Am 9. Jänner in diesem Jahr hielt ein bedeutender Politiker eine Rede vor über 1000 Zuhörenden. Um seinen Worten Nachdruck zu verleihen, erinnerte er die Anwesenden an einen wie er sagte "alten biblischen Grundsatz": Man soll nicht Wasser predigen und Wein trinken.

Ich erlaube mir dazu die Anmerkung, dass man besser nicht aus der Bibel zitieren sollte, was nicht in der Bibel steht.

Die Bibel empfiehlt an vielen Stellen, Wein zu trinken. Jesus selbst trank Wein, und sorgte dafür, dass er auf einer Hochzeit nicht ausging. Die Bibel hat auch noch andere Überraschungen bereit für die, die sich die Mühe machen, sie zu lesen:

Das letzte der zehn Gebote sagt: Du sollst nicht begehren deines Nächsten Weib, Knecht, Magd, Vieh oder alles, was sein ist. Die Ehefrau, den Ehemann eines anderen zu begehren, galt immer schon als unanständig. Aber die Magd, den Knecht, also die Mitarbeiter eines anderen haben zu wollen, sie abzuwerben und zum Jobwechsel zu animieren, ist seit langem allgemeine Praxis.

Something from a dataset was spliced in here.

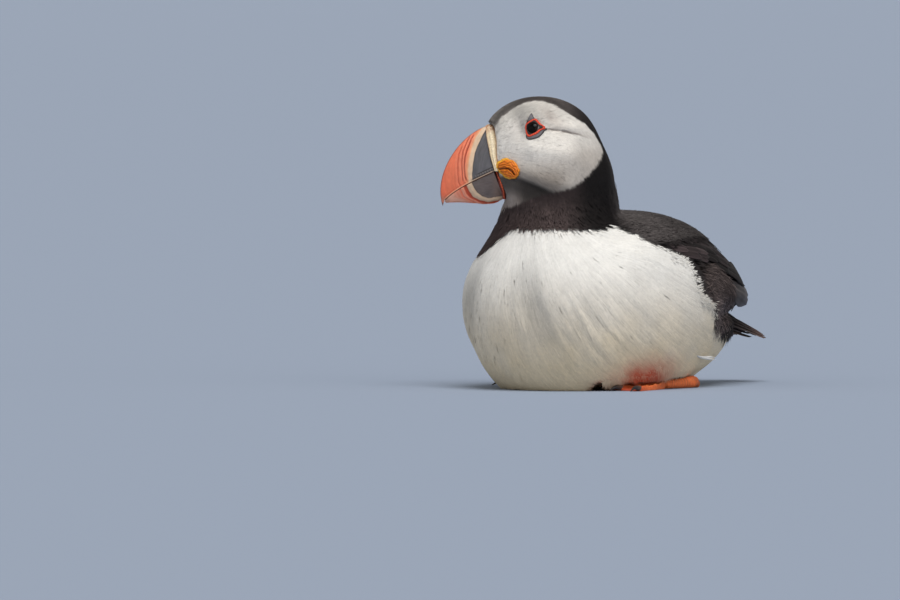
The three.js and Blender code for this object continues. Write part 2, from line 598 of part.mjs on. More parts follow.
// --- feet: the shank lies back from the toes, three webbed toes lie forward
const feet = [];
for (const f of FEET) {
  const g = new THREE.Group();
  g.position.set(f.x, f.y, 0);
  g.rotation.z = f.turn;
  root.add(g);
  // u from the joint to the claws, v from the outer toe to the inner one
  const toeAt = (u, v) => {
    const across = (v - 0.5) * 2,
      reach = FOOT.length * (1 - 0.1 * across ** 2 - 0.08 * (1 - Math.abs(Math.cos(Math.PI * 2 * v)) ** 0.5) * ease(u));
    return [-reach * u, f.out * -across * (3 + FOOT.spread * u) + f.out * 1.5 * u];
  };
  const ridge = (v) => Math.exp(-(((v - 0.06) / 0.07) ** 2)) + Math.exp(-(((v - 0.5) / 0.07) ** 2)) + Math.exp(-(((v - 0.94) / 0.07) ** 2));
  const foot = slab(
    5,
    12,
    (u, v) => [...toeAt(u, v), FOOT.web + (FOOT.toe - FOOT.web) * ridge(v) * (1 - 0.35 * u) + 1.6 * (1 - ease(u / 0.25))],
    (u, v) => [...toeAt(u, v), 0],
  );
  add(g, "foot_" + f.side, foot, "foot");
  feet.push([f, g]);
  const shank = loft(7, 8, (s, a) => {
    const r = 2.3 + 0.9 * Math.abs(s - 0.45) ** 1.5 * 2.2 - 1.2 * ease((s - 0.88) / 0.12) - 1.2 * ease((0.1 - s) / 0.1);
    return [GAP + 0.1 + FOOT.heel * s, r * 1.05 * Math.cos(a), r + r * Math.sin(a)];
  });
  add(g, "shank_" + f.side, shank, "foot");
  ["outer", "middle", "inner"].forEach((toe, i) => {
    const v = [0.06, 0.5, 0.94][i],
      [cx, cy] = toeAt(1, v),
      length = [6.2, 7, 6][i];
    const claw = loft(4, 6, (s, a) => {
      const r = 1.25 * (1 - 0.88 * s);
      return [cx - GAP - length * s, cy + r * 0.8 * Math.cos(a) + f.out * 1.4 * s * s * [1, 0.2, -0.6][i], Math.max(0, r * 1.1 * (1 + Math.sin(a)) + 0.5 * Math.sin(Math.PI * s))];
    });
    add(g, `claw_${toe}_${f.side}`, claw, "claw");
  });
}
root.updateMatrixWorld(true);
add(root, "trunk", geometryOf(largest(trunkBody)), "white");

// --- the origin: under the middle of the whole bird, on the floor
const size = new THREE.Box3().setFromObject(root, true);
root.children.forEach((c) => {
  c.position.x -= (size.min.x + size.max.x) / 2;
  c.position.y -= (size.min.y + size.max.y) / 2;
});
root.updateMatrixWorld(true);

export default root;
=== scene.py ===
# Looks for the resting Atlantic puffin: one skin under a coat of mesh feathers, with bill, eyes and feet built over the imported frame.
# Lengths are millimetres in the bird's own frame (it faces -X, its left is -Y) until they reach a mesh.
import math

import numpy as np
import bpy
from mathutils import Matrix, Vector


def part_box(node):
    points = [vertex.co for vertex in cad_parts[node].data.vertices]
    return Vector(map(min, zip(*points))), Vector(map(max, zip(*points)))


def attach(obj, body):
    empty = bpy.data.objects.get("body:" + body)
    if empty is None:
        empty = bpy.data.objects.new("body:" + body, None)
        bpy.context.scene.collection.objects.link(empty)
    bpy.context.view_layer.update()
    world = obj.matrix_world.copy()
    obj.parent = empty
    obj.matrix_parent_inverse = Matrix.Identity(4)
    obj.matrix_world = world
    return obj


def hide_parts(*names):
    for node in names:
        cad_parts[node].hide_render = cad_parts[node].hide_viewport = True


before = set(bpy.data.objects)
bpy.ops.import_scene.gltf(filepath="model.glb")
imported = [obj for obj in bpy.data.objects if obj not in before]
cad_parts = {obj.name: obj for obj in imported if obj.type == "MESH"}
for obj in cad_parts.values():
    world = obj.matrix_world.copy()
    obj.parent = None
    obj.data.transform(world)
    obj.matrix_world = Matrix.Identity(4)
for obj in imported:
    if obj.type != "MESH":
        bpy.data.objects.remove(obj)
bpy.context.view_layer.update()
RNG = np.random.default_rng(20)

# the bird's frame against the row's: the left foot's joint is at x = 6.5 + 3 sin(turn)
CX = 6.5 + 3 * math.sin(0.04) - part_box("foot_left")[1].x * 1000.0
CY = 0.0


def metres(p):
    q = np.array(p, float) - np.array([CX, CY, 0.0])
    return q * 0.001


# ------------------------------------------------------------------ form, as in the solids
TRUNK = dict(c=(-8, 0, 40), fore=62.3, aft=70, half=53, up=44.5, down=57)
LOIN = dict(c=(28, 0, 42), fore=50, aft=46.5, half=40, up=39.5, down=39)
VENT = dict(c=(46, 0, 31), fore=30, aft=27.5, half=28, up=20, down=25)
SKULL = dict(c=(-3.5, 0, 0), fore=24, aft=29, half=20, up=26.4, down=27)
BROW = dict(c=(-11, 0, 5), fore=19.6, aft=20, half=15.5, up=18.6, down=22)
CHEEK = dict(c=(2, 0, -9), fore=24, aft=23, half=21, up=14, down=17)
HEAD_AT = np.array([-33.0, 2.0, 113.5])
TURN = math.radians(39)
CT, ST = math.cos(TURN), math.sin(TURN)
FEET = [("left", 6.5, -35.5, 0.04, -1), ("right", 6.0, 33.5, -0.05, 1)]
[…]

Ich habe nicht den Eindruck, dass das irgendjemand unmoralisch findet. Ich habe den Verdacht, dass auch kaum jemand dieses biblische Gebot ernst nimmt. Im Gegenteil. Wer sich die Besten von der Konkurrenz ins eigene Boot holt, der gilt als wirtschaftlich klug.

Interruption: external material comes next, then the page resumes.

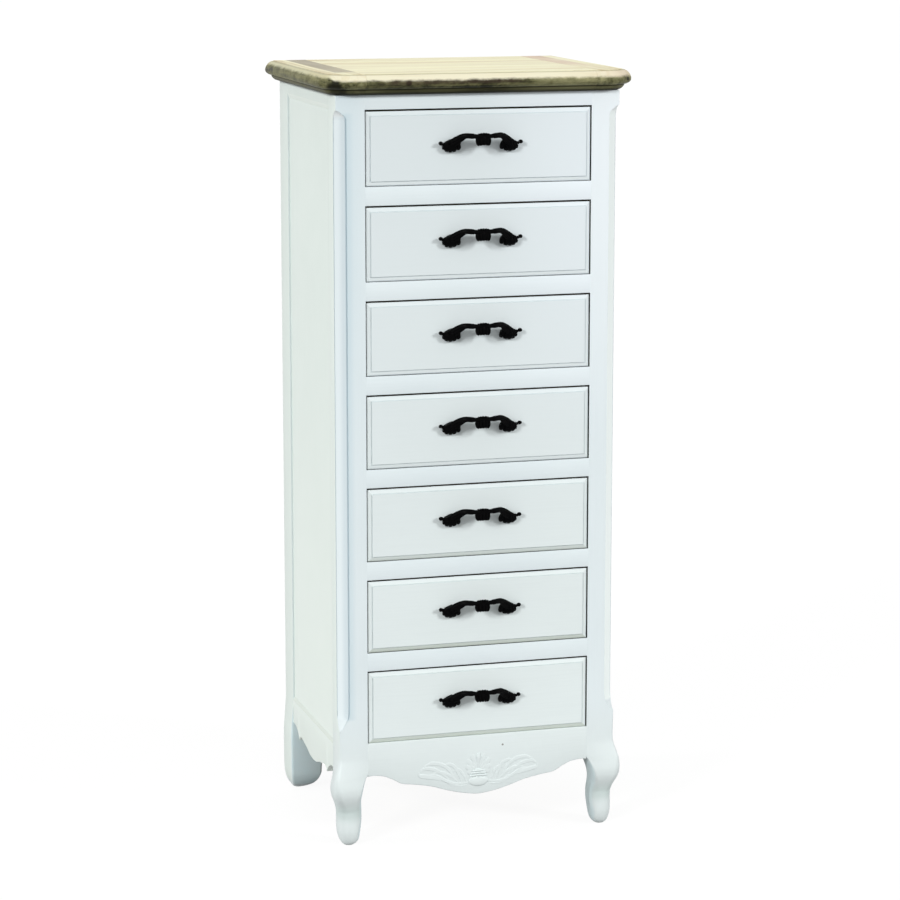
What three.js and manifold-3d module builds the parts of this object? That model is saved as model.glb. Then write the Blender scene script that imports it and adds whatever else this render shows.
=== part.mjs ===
// A tall narrow chest with seven drawers on two cabriole front legs, painted white under a plain wooden top.
// Sizes are in millimetres. X runs to the right as seen from the front, Y to the back and Z up.
// The front of the case stands at Y zero while the pieces are made, and the floor at Z zero.

import * as THREE from 'three';
import { mergeVertices } from 'three/addons/utils/BufferGeometryUtils.js';
import Module from 'manifold-3d';

const wasm = await Module();
wasm.setup();

// Case
const height = 1205;
const caseWidth = 450;
const caseDepth = 370;
const fit = 0.3;
const overrun = 5;

// Top slab
const slabThickness = 32;
const slabOverhang = 23;
const slabRearOverhang = 5;
const slabClip = 29;
const slabClipSoftening = 9;
const slabRearEase = 2;
const lipInset = 20.5;
const quirkInset = 12.5;
const borderWidth = 66;
const panelThickness = 22;
const ledgeWidth = 10;
const plankCount = 5;
const plankGroove = 1.2;

// Drawer openings, counted from the top
const drawerCount = 7;
const lowestRail = 165;
const dividerHeight = 29;
const topRailHeight = 22;
const railDepth = 22;

// Front posts with their legs
const postWidth = 45;
const postDepth = 45;
const frontChamfer = 16;
const sideChamfer = 18;
const chamferTopStop = 16;
const chamferFootStop = 30;
const chamferTopDrop = 22;
const chamferFootRise = 38;
const legHeight = 150;
const kneeReach = 10.8;
const legRounding = 14;
const legArris = 6;

// Rear posts with their feet
const rearPostWidth = 45;
const rearPostDepth = 54;
const rearFootHeight = 150;
const rearFootSwell = 5;
const rearFootArris = 5;

// Sides
const sideRailThickness = 20;
const sideTopRailHeight = 24;
const sidePanelThickness = 6;
const sidePanelRecess = 3;
const grooveDepth = 8;
const sideApronTop = 162;
const sideApronBevel = 5;
const sideApronLow = 93;
const sideApronArch = 118;

// Front apron and its carving
const apronThickness = 20;
const apronDrop = 69;
const apronArch = 112;
const carvingWidth = 196;
const carvingHeight = 53;
const carvingThickness = 3;
const carvingLift = 13;

// Back
const backThickness = 5;
const backRecess = 2;
const backBottom = 120;

// Runners
const runnerWidth = 30;
const runnerHeight = 20;
const runnerLift = 8;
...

Anfang der 1970-er Jahre gab es in Wien einen beängstigenden Mangel an Pflegekräften. Es war bekannt, dass auf den Philippinen die Krankenpflegerinnen eine hervorragende Ausbildung bekamen. Und so ließ die Stadt Wien rund 400 Krankenschwestern von den Philippinen einfliegen. Die ersten hat der Bürgermeister höchstpersönlich am Flughafen empfangen und begrüßt.

Der Anreiz, im Ausland zu arbeiten, war für die Frauen groß. Sie verdienten hier besser als zu Hause und konnten die Ihren daheim unterstützen. Dafür nahmen sie Fremdsein und Heimatlosigkeit in Kauf. Sie nahmen diskriminierendes Verhalten hin, von dem sie heute noch erzählen. Zuerst wurden viele nur als Putzhilfen eingesetzt. Mit der Zeit erarbeiteten sie sich die Möglichkeit, ihren erlernten Pflegeberuf auszuüben.

Ich habe nicht eine kritische Bemerkung zu dieser Praxis gehört, die sich auch heute in anderen Wirtschaftsbereichen weiter fortsetzt. Ein Land, meist ist es ärmer als unseres, bildet mit hohen Kosten und großen Anstrengungen Fachkräfte aus. Diese werden hier angeworben. Von dort abgeworben. Sie werden hierher geholt, um unseren Mangel auszugleichen. Ein Geschäft eigener Art ist das. Wir ersparen uns die Kosten für Schule und Ausbildung. Diese Leute fallen als fertig gebackene Krankenschwestern, als kompetente IT-Experten, als kundige Facharbeiter für uns vom Himmel. Dort, wo sie herkommen, wo alle Kosten getragen wurden, fehlen sie.

Im Dezember 2011 verwüstete ein Wirbelsturm die Philippinen. Hunderte Menschen starben. Die Zerstörung war enorm. Österreich half, wie viele andere Länder auch. Ich hörte stolze Worte über die Hilfsbereitschaft unseres Landes. Ich hörte Lob über die Spendenfreudigkeit der Bevölkerung. Wir präsentierten uns als die Guten, die immer geben und nie nehmen. Niemand erwähnte in diesem Zusammenhang, dass philippinische Frauen seit vierzig Jahren unsere Kranken pflegen. Ich meine, dass alle Hilfe, die wir immer noch zum Wiederaufbau geben, nur recht und billig ist.

Ein kleines Dankeschön ist es für das, was wir in Jahrzehnten bekommen haben. Die Guten sind wir dabei jedenfalls nicht. Denn noch immer steht in der Bibel: Du sollst nicht begehren deines Nächsten Mitarbeiterin und Mitarbeiter.